We discovered that a lot of the "software rot" out there resulted from people stepping out of their proper role, and doing someone else's job badly. Like a chemist who unrolls a loop in the belief that it helps the compiler, only to later discover the loop runs faster in its original and easier-to-read form. Or the system software designer who assumes physicists want an alarm to sound and the program to halt when e to a negative big number causes an underflow. The solution was for each player -- hardware designer, system software designer, application programmer, user -- to stay strictly in role and communicate explicitly what happens at their interfaces. Think of it as the communication of both requirements and concessions, with an emphasis on concessions. If you can tell a library designer, for example, that you don't care if intermediate results in complex arithmetic cause overflow, then the library can promise much higher speed in return. About the only way we have now of communicating these things is with clunky compiler flags that are arcane and vendor- specific.

It's funny that you should ask about this, because a lot of that work turned out to be exactly what DARPA needed in its HPCS program. HPCS requires robustness and portability, and the Immortal Code work gave me a head start in working out how we might be able to write software in such a way that it doesn't have to be reverse-engineered and modified at huge expense every few years, like we do now.

HPCwire: Ok, that brings us back to HPCS. Could you describe Sun's HPCS research programs that are related to the DARPA grants? What kind of advancements are being made here? What phase are you in now? How are you involved?

JG: There are, at last count, 24 teams working on the HPCS program at Sun, covering every aspect of the system. Administration, I/O, Proximity Communication, Purpose-Based Benchmarks... and Product Concept Definition.

Like IBM and Cray, Sun is in the middle of "Phase II" right now, which is the minimization of the risks in the radical ideas we proposed in Phase I. The idea is that by the end of Phase II, we'll have a plausible case for actually building a system using what we've learned, and can propose a real product to DARPA that would have broad commercial and government use.

At SC2004, we really let people have a good look at how Proximity Communication allows us to build the equivalent of Wafer-Scale Integration, but with high yield and repairability. We'll be dribbling out other milestones over the next few months, so watch for our announcements. There's a lot more where this came from.

As for my role, I got Sun to Phase II and was PI for the program initially. I'm now concentrating on the applications of the Hero system. I'm one of the dyed-in-the-wool HPC developers at Sun and as such I can infuse real-world experience into the design process. I provide in-house guidance about what does and what doesn't matter to the HPC community.

HPCwire: What DOES matter to the HPC community? What's next in this area, particularly for Sun?

JG: We're getting incredible response to our "utility computing" program... and virtually all the early adopters are in HPC. Manufacturing. The energy industry. Life sciences. A lot of Sun's revenue comes from technical and scientific sales. But you have to realize that you're talking to Sun's biggest HPC bigot.

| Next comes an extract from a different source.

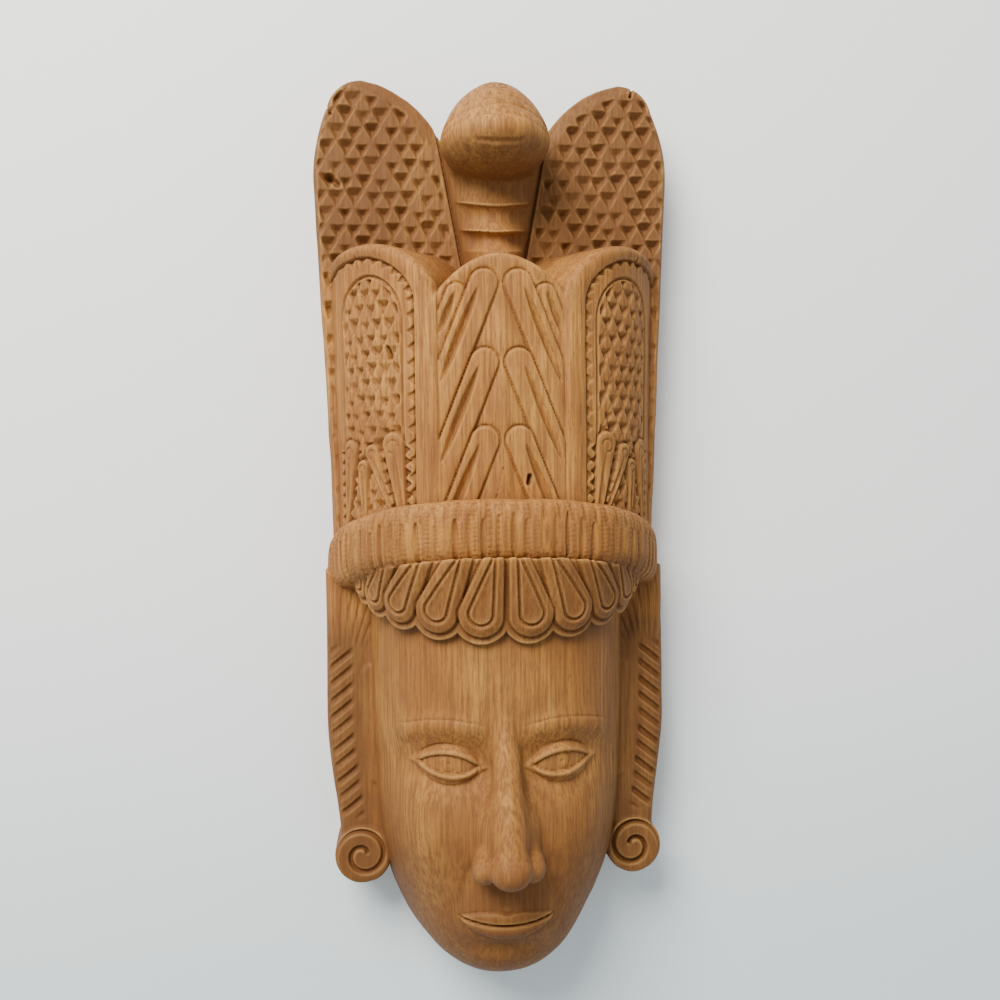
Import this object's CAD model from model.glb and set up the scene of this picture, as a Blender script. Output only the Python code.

HPCwire: Of course. Will Sun be involved in further government initiatives? Why Sun?

JG: The HPCS program is certainly not the first collaborative development project Sun has done jointly with the government... and we have several interesting projects underway currently. I can tell you that we're doing what it takes to make a case for Sun being in Phase III of HPCS, and that we have excellent support from Sun executives.

Why Sun? I hear that question at conferences a lot. People had this impression that Sun only builds workstations, then they had the impression that we only sold dot-com hardware, so why are we involved in HPC? That's a crazy pigeonhole to put us in, like saying that IBM only builds mainframes. The thing Sun can now bring to HPC is the full range of memory models, from cheap commodity clusters to giant flat-address-space SMPs, and offer the architecture that actually matches the application. If a customer has an application that works with message passing, then Sun has Opteron-based clusters that have outstanding price/performance. But if they don't have locality in their application, or don't want to invest in the programming effort to fit the MPI model, then fine. We've got an SMP roadmap that goes to 2010 and beyond and scales to huge numbers of processor threads.

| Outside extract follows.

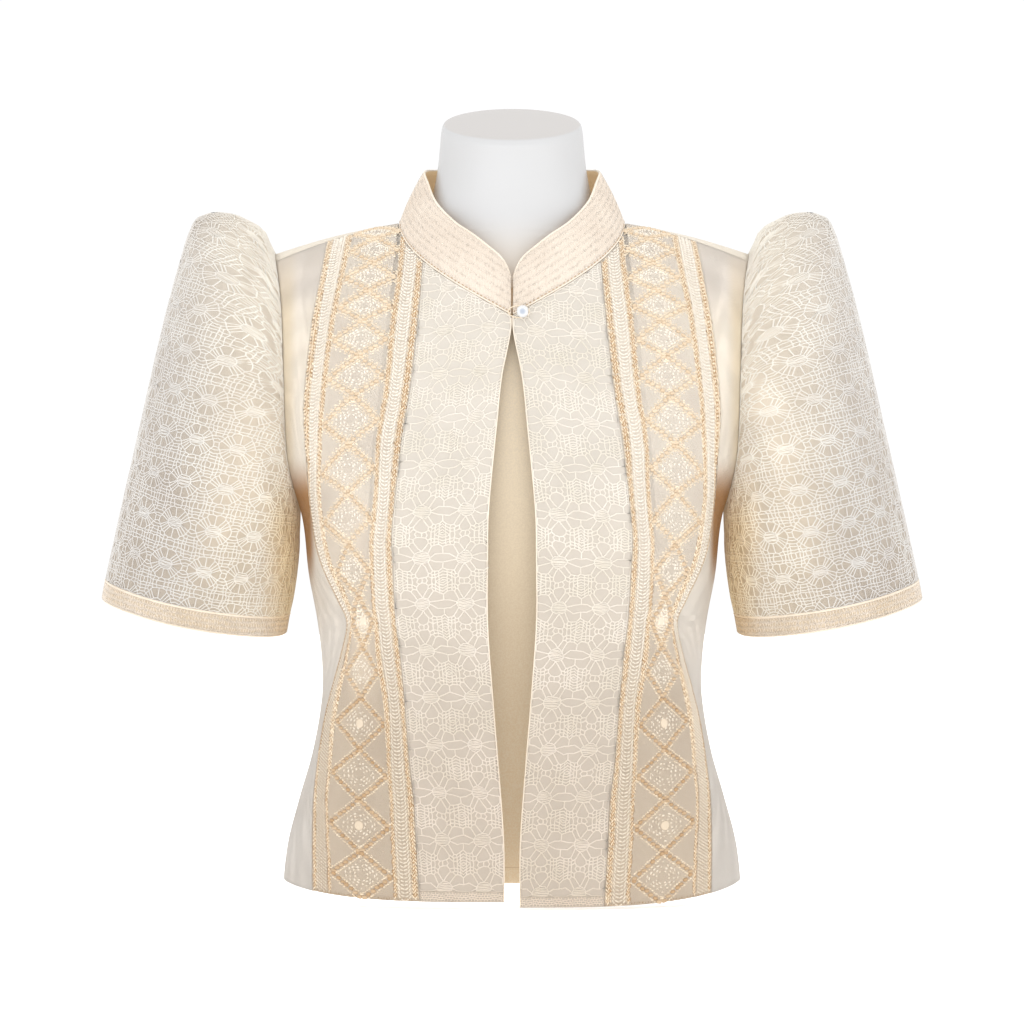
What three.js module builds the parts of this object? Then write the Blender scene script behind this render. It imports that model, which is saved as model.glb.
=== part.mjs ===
// Barong blouse: an open-front bolero with a stand collar and butterfly sleeves, worn by a
// limbless dress form that stands on its own flat base.
//
// Millimetres, +Z up. +X is the wearer's left and the front faces -Y. Every piece of cloth is a
// thin wall whose outer face lies on one shared surface, so neighbours meet at their seams.
import * as THREE from 'three';

// ---------- driving sizes ----------
const CLOTH_WALL = 1.5; // cloth with its seam allowances
const COLLAR_WALL = 1.8; // two layers and their interfacing
const SEAM_SPACE = 0.3; // space between two sewn pieces
const HALF_SEAM = SEAM_SPACE / 2;
const ROOT_SPACE = 0.02; // the same space where depth grows with the root of the drop
const SETTLE_PASSES = 24; // repeats that settle a point whose width and height depend on each other
const SHOULDER = { neckX: 84, neckZ: 504.5, tipX: 177, slope: 0.15, drop: 0.00105 };
const ARMPIT_Z = 290;
const CHEST_Z = 385; // above this height the cloth rounds over to the shoulder line
const SECTION_POWER = 2.4; // fullness of a horizontal section
const CROWN_POWER = { front: { centre: 3, tip: 2.2 }, back: { centre: 5, tip: 2.2 } };
const BUST = { x: 88, z: 292, rise: 13, wide: 48, tall: 56 };
const SHOULDER_REACH = 60; // height below the shoulder line in which the rows close up
const SHOULDER_SHARE = 0.25; // share of the rows spent there
const YOKE_DROP = 6.5; // how far the back wraps forward below the shoulder line at the tip
const NECK_SPACE = 0.4; // the panels stop this far outside the collar
const COLLAR_SPACE = 0.45; // the collar starts this far above the neckline
const CUT_X = SHOULDER.neckX + NECK_SPACE;
const NECKLINE = { frontZ: 432, backZ: 499 };
const HEM = { right: 5.8, left: 2.2, back: 4, side: 15, edgeX: 172, power: 4 };
const SLEEVE_START = 0.6; // the sleeve head stands this far outside the armhole edge
const SLEEVE_SETTLE = 0.2; // share of the sleeve's length in which it leaves the armhole's curve
const SLEEVE_HEM = 0.94; // share of the sleeve's length where its hem band begins
const HEM_SPACE = 0.001; // half the space above that band, in the same share
const PEARL = { x: 7.7, z: 434, radius: 4.6, space: 0.9 };
const LOOP = { x: 4.9, reach: 7.7, height: 4.3, wire: 0.45, forward: 0.5 };

// Facets: how finely each wall is divided.
const FRONT_ROWS = 24;
const BACK_ROWS = 26;
const COLLAR_ROWS = 3;
const SLEEVE_TURNS = 24;
const FORM_TURNS = 32;

// Body sections: half width, and depth of the front and the back at the centre line.
const BODY = [
  { z: 0, half: 172.5, front: 104, back: 98 },
  { z: 40, half: 168, front: 102, back: 97 },
  { z: 75, half: 159, front: 100, back: 94 },
  { z: 110, half: 149, front: 97, back: 90 },
  { z: 147, half: 142.5, front: 95, back: 86 },
  { z: 170, half: 142, front: 95, back: 86 },
  { z: 204, half: 145.5, front: 98, back: 89 },
  { z: 240, half: 152, front: 104, back: 94 },
  { z: 290, half: 158.5, front: 110, back: 98 },
  { z: 331, half: 177, front: 106, back: 100 },
  { z: 385, half: 191, front: 94, back: 100 },
  { z: 432, half: 191, front: 81, back: 98 },
  { z: 470, half: 191, front: 75, back: 96 },
  { z: 505, half: 191, front: 73, back: 96 },
];

// Armhole: where the body cloth ends beside the sleeve, from the armpit to the shoulder tip.
const ARMHOLE = [
  { z: 290, x: 158.5 },
  { z: 313, x: 163.5 },
  { z: 335, x: 166.3 },
  { z: 385, x: 167.8 },
  { z: 432, x: 170 },
  { z: 460, x: 173 },
  { z: 481.5, x: 177 },
];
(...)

HPCwire: How has HPC become even more important in the last few years? Where do you see HPC heading in the next 5 years?

JG: HPC is always important, even if some other markets temporarily steal all the limelight now and then. You need "world's fastest computer" efforts to make ALL of computing make advances... that's what's been happening for many decades. The breakthroughs come from the bleeding edge stuff, and then percolate down to more conventional computing.

In the last few years, there's been increasing realization that clusters are very cost-effective, accompanied by a realization that they don't cover all of the applications we used to do with supercomputers. So the main trend I see for HPC is a huge effort to fill in that gap. One way is to incrementally improve cluster software and put in a lot of work to make them turnkey application servers. Another way is to architect monolithic, closely-coupled systems that are so much easier to use that the saving in programmer and administrator cost is more than enough to offset the higher hardware cost. You'll see a lot of both approaches in the next few years.

HPCwire: Thanks so much for taking the time to answer some questions about your work and HPC in general. I'm sure the community will be watching your work with Sun very closely.


John Gustafson has been published many times and has served as a computational scientist, SCL associate scientist, adjunct associate professor of Computer Science and Applied Mathematics at Iowa State University, subject area editor for Journal of Parallel and Distributed Computing, and on the editorial board for Parallel and Distributed Computing Practices.